Esther: Senior means that you don’t have to give tests or give grades.
Dan: Then I’d like to become a senior too, but I’m just a little too young for that. So what will you do?
Esther: You’re older than I am, young man!
Dan: So what will you do? Give a sentence on what you will do as the senior scholar?
Esther: Because I’m inaugurating it, I’m the inauguration of the position. It’s being created as we go. And so I do have a sense…
Chelle: This sounds like your epistemology, Esther.
Esther: Yeah, right. Where I think there’s something from you guy’s aside. I know kind of the personality of the Seattle School and you’re probably listening to this and saying, yeah, yeah, that’s what we do. We kind of create as we go. So all that to say, I don’t know. I mean, you’re inviting me to be on this podcast is a piece of it, and I thank you for that. I’m involved in an introductory class right now that’s reading some of my work, which is something that y’all have done over the years, is you’ve read some Meek as part of your introduction to the Seattle School, which I deeply appreciate.
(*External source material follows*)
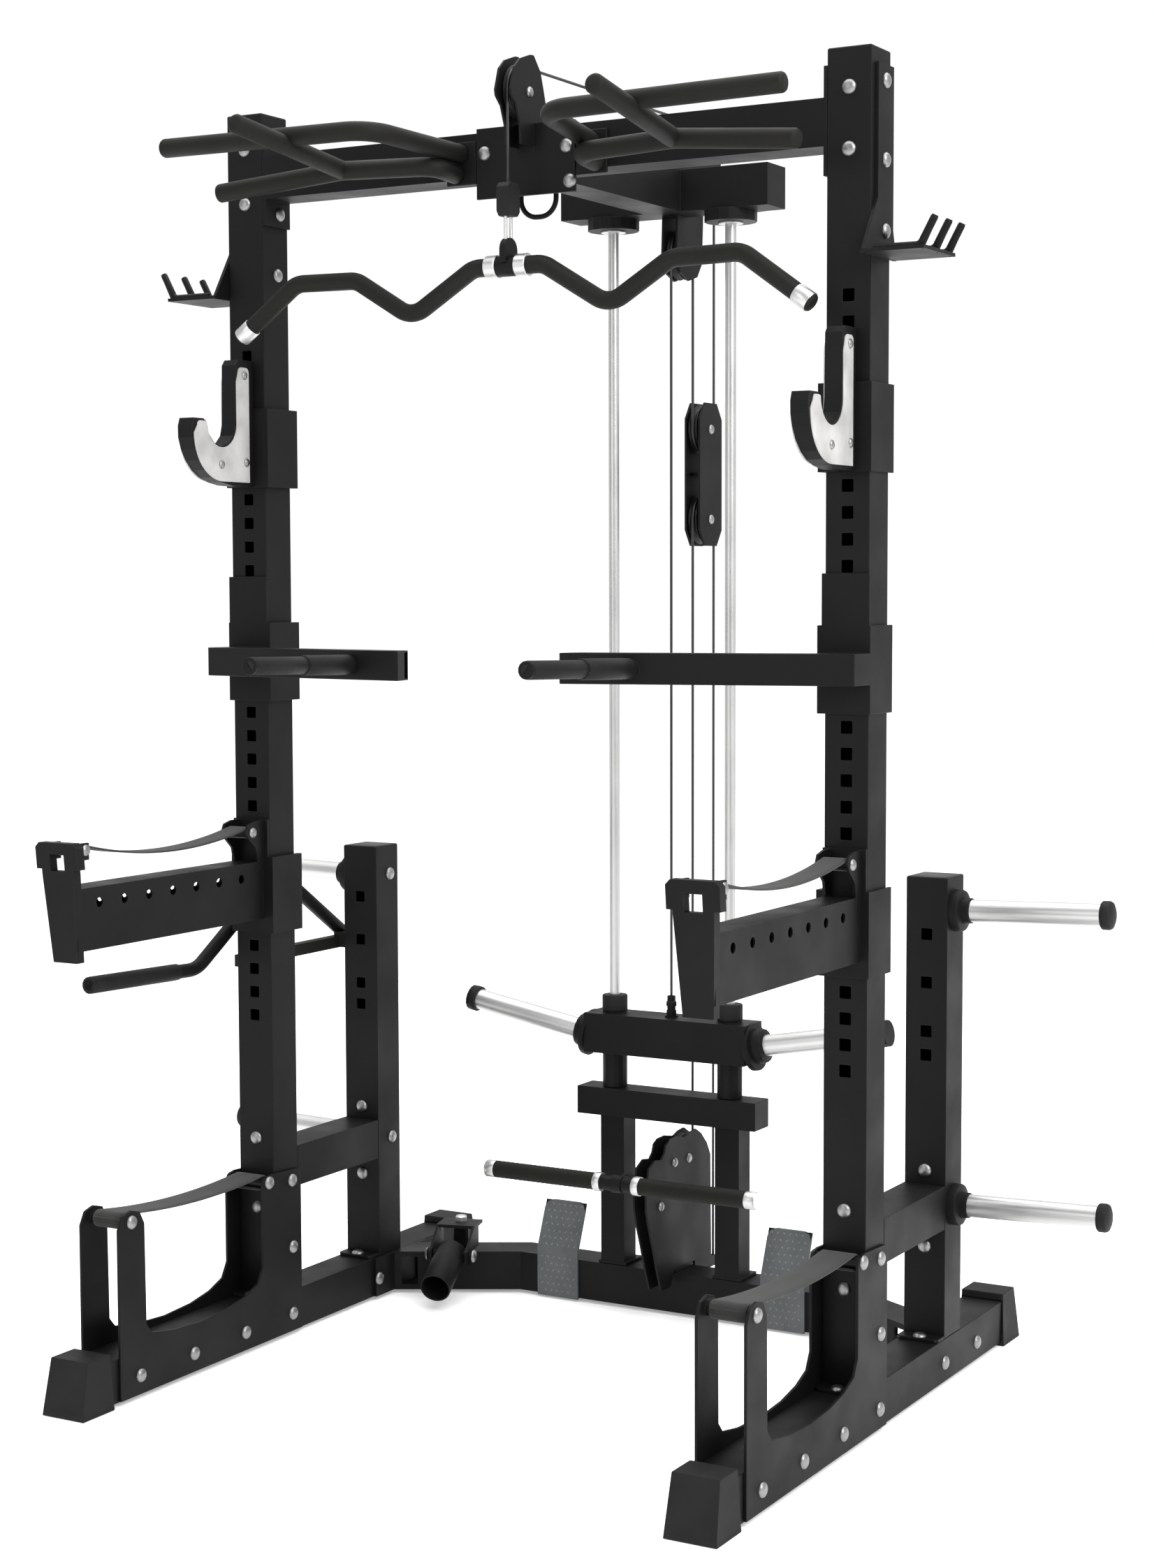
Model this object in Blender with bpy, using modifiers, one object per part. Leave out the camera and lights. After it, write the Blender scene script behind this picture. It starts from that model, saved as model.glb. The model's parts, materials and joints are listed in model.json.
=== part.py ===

That means so much. But I think there’s more to come to, and I’m looking forward to showing up there.
Dan: Well, we’ll trust that there will be more conversations, but also an invitation again to the audience to begin the process of thinking about how the real is shaping you and how you are in an actual mutual relationship with the beauty that you have physically put around you, the baked potatoes in your garden or in your world. And that invitation to actually ponder what is the difference between muesli and oatmeal. So all that to say thank you both, look forward to more conversations.
Esther: Thank you, Dan.
Chelle: Yeah, thank you. It’s been fun to be here.